Depot Hill Farm reps debate fiscal analysis and 'pink houses'


 

AMENIA — The Planning Board decided that Depot Hill Farm would not have to conduct additional financial analysis pertaining to home prices for its Draft Environmental Impact Statement (DEIS).

The decision came after an intense debate between the board, farm co-owner Jeff Stark, Brandee Nelson, a project manager from Crawford and Associates engineering, and advisors to the town Ron Miller and David Gaskell from The Hudson Group.

The board asked Stark to provide additional fiscal analysis to address the possibility of selling homes for less than $975,000. Stark said such an analysis would be as useless as doing an analysis of the impact of pink homes.

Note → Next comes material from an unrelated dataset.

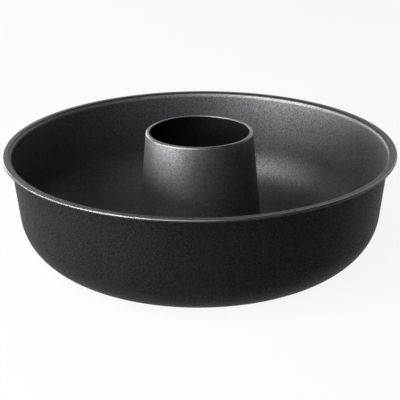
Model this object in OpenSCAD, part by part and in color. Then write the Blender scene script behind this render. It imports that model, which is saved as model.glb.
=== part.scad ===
// Ring cake pan: one deep-drawn steel sheet with a hemmed rim, a drafted wall,
// a wide corner, a flat base and a tapered centre tube that is open at the top.
// Millimetres, +Z up. The origin is the centre of the base, on the table.

/* [Sheet] */
// Thickness of the coated steel sheet
sheet_t = 0.6; // [0.4:0.1:1.2]

/* [Wall] */
// Height from the table to the top of the rim
pan_h = 71.5; // [55:0.5:100]
// Angle by which the wall leans outwards
wall_draft = 5; // [2:0.5:15]
// Inside radius of the corner between the wall and the base
corner_r = 32; // [10:1:36]

/* [Rim] */
// Outside diameter over the rim
rim_d = 260; // [220:1:320]
// Width of the rim, from the outside of the wall to its outer edge
rim_w = 5.1; // [4.5:0.1:9]
// Inside radius of the bend from the wall into the rim
rim_bend_r = 2; // [0.5:0.1:2.5]
// Gap left inside the fold where the sheet is turned back under the rim
hem_gap = 0.6; // [0.2:0.1:1.6]
// Length of the flap that is turned back under the rim
hem_flap = 2.2; // [1:0.1:2.6]

/* [Tube] */
// Height from the table to the top of the tube
tube_h = 80.3; // [60:0.1:105]
// Outside diameter of the tube at its top
tube_top_d = 71.6; // [60:0.2:90]
// Angle by which the tube narrows towards its top
tube_draft = 5.5; // [2:0.5:9]
// Inside radius of the corner between the tube and the base
tube_foot_r = 7; // [3:0.5:12]
// Inside radius of the bend from the tube into its lip
lip_bend_r = 0.9; // [0.3:0.1:1.2]
// Width of the lip that is turned in around the hole
lip_w = 2.4; // [2:0.1:4]

/* [Hidden] */

// Largest distance between a bend and the chords that draw it
chord_sag = 0.01;
// Fewest chords in a bend
bend_steps_min = 6;
// Number of sides round the pan
$fn = 180;

// Heights of the sheet's middle line, half a thickness inside its faces
half_t = sheet_t / 2;
hem_h = 2 * sheet_t + hem_gap;
base_z = half_t;
rim_z = pan_h - half_t;
flap_z = pan_h - hem_h + half_t;
lip_z = tube_h - half_t;

// Radii at which the straight runs would meet if no bend rounded them
hem_edge_r = rim_d / 2 - half_t;
flap_end_r = rim_d / 2 - hem_h / 2 - hem_flap;
wall_head_r = rim_d / 2 - rim_w - half_t / cos(wall_draft);
wall_foot_r = wall_head_r - (rim_z - base_z) * tan(wall_draft);
tube_head_r = tube_top_d / 2 - half_t / cos(tube_draft);
tube_base_r = tube_head_r + (lip_z - base_z) * tan(tube_draft);
hole_r = tube_top_d / 2 - lip_w;

// Corners of the middle line, from the end of the rim's flap to the hole in the
// tube's lip, each as [radius, height, inside radius of its bend]
sheet_run = [
    [flap_end_r, flap_z, 0],
    [hem_edge_r, flap_z, hem_gap / 2],
    [hem_edge_r, rim_z, hem_gap / 2],
    [wall_head_r, rim_z, rim_bend_r],
    [wall_foot_r, base_z, corner_r],
    [tube_base_r, base_z, tube_foot_r],
    [tube_head_r, lip_z, lip_bend_r],
    [hole_r, lip_z, 0],
];

function point(corner) = [corner[0], corner[1]];
function heading(from, to) = atan2(to[1] - from[1], to[0] - from[0]);
function along(angle) = [cos(angle), sin(angle)];
// Turn between two headings, from -180 to 180 degrees
function turn_between(a, b) = (b - a + 540) % 360 - 180;
// Number of chords that keep a bend within chord_sag
function bend_steps(r, turn) =
    max(bend_steps_min, ceil(abs(turn) / (2 * acos(1 - chord_sag / r))));

// The middle line through one corner's bend, each point with its heading
function bend(before, corner, after) =
    let (
        first = heading(point(before), point(corner)),
        turn = turn_between(first, heading(point(corner), point(after))),
        side = sign(turn),
        r = corner[2] + half_t,
        start = point(corner) - r * tan(abs(turn) / 2) * along(first),
        centre = start + r * along(first + 90 * side),
        steps = bend_steps(r, turn)
    )
    [
        for (i = [0:steps])
            let (angle = first + turn * i / steps)
            [centre - r * along(angle + 90 * side), angle]
    ];

// The whole middle line, each point with its heading
function middle_line(run) =
    let (last = len(run) - 1)
    concat(
        [[point(run[0]), heading(point(run[0]), point(run[1]))]],
        [for (i = [1:last - 1]) each bend(run[i - 1], run[i], run[i + 1])],
        [[point(run[last]), heading(point(run[last - 1]), point(run[last]))]]
    );

// One face of the sheet: side 1 is left of the run, -1 is right of it
function face(line, side) =
    [for (p = line) p[0] + side * half_t * along(p[1] + 90)];

function reversed(list) = [for (i = [len(list) - 1:-1:0]) list[i]];

// The section of the sheet, out along one face and back along the other
module sheet_section() {
    line = middle_line(sheet_run);
    polygon(concat(face(line, 1), reversed(face(line, -1))));
}

module pan() {
    color([0.17, 0.18, 0.19])
        rotate_extrude() sheet_section();
}

pan();
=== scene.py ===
"""Looks of the ring cake pan: a dark satin coat on one drawn steel sheet, in a pale studio."""

import math

import bmesh
import bpy
from mathutils import Euler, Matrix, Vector


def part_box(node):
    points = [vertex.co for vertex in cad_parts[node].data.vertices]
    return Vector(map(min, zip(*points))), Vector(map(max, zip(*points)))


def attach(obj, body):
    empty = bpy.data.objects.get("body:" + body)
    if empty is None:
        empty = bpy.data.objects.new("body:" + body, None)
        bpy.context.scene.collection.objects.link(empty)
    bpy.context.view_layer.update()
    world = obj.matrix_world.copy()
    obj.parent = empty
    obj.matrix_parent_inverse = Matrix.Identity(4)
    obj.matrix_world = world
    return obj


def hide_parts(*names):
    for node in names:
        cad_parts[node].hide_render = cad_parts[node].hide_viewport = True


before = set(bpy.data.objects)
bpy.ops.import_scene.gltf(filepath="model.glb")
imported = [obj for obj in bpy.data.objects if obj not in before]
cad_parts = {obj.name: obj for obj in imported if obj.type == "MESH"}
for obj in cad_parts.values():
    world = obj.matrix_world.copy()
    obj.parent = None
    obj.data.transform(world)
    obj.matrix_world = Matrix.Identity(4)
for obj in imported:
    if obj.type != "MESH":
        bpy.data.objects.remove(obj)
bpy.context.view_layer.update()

MM = 0.001
WHITE = (1, 1, 1, 1)

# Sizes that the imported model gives: its least reach from the axis, and its height
low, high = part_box("pan")
RIM_R = min(-low.x, -low.y, high.x, high.y)
TUBE_H = high.z

# Sizes of the sheet, as the part's source has them
SHEET_T = 0.6 * MM
PAN_H = 71.5 * MM
WALL_DRAFT = math.radians(5)
CORNER_R = 32 * MM
RIM_W = 5.1 * MM
RIM_BEND_R = 2 * MM
HEM_GAP = 0.6 * MM
HEM_FLAP = 2.2 * MM
TUBE_TOP_R = 35.8 * MM
TUBE_DRAFT = math.radians(5.5)
TUBE_FOOT_R = 7 * MM
LIP_BEND_R = 0.9 * MM
LIP_W = 2.4 * MM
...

"The purpose of the DEIS is that the public has a rational understanding of impacts of what we’re doing," Stark said. "If we show the public pink houses, they would not have a good understanding of what we are doing. If we show the public that we’re selling houses at $500,000 that have taken $900,000 to build and has a fiscal impact to the schools of x, y and z, that’s not realistic. We want the public to have a good grounding of what we are doing. To offer them all these horrible, pink houses and $500,000, it does not show what we are accurately doing. It puts us in a poor light."

Miller disagreed and cited an example from the current deliberation over the Carvel Development Project in Pine Plains.

"Carvel proposed 90 percent second homes [in their DEIS] and the Planning Board decided that they would have to give the board a scenario if it was 50-50 primary and secondary homes," Miller said. "Carvel said that they can provide an analysis. While they intend to sell it as secondary home community, there is a chance that residents could make them primary homes. That is why the Planning Board said that you have to run process of 50-50 primary and secondary homes."

"We did that at the consultants meeting," Nelson said. "That is something we already incorporated."

"We agreed [a 50-50 study] is reasonable," Stark said. "But the difference is that we don’t have any control when a person with a child moves into a community. But I do have control of the color of the houses and the prices I sell the houses a for."

Eventually a compromise was reached between the board, Stark and Nelson. Stark agreed that a sentence will be added to the DEIS that says houses will be sold on the development at $975,000. No more, no less.

"If we don’t sell the houses at that price, then we won’t go forward with the development," Stark said. "If we or if a successor for the project would want to sell houses at a different price, they would have to come back to the Planning Board to talk about it."

If the project is approved, the farm would continue to operate as a horse stud farm and add approximately 138 residential units, a dairy barn, a community garden and a wastewater treatment plant. All will be built on 60.7 acres of the farm’s land.

An equestrian center complete with paddocks will be built on 90.3 acres of land. The existing horse stud farm will remain on 100.2 acres of land and 159.29 acres will remain open. The project’s total acreage is 480.

The project’s DEIS has yet to be approved for public viewing by the Planning Board.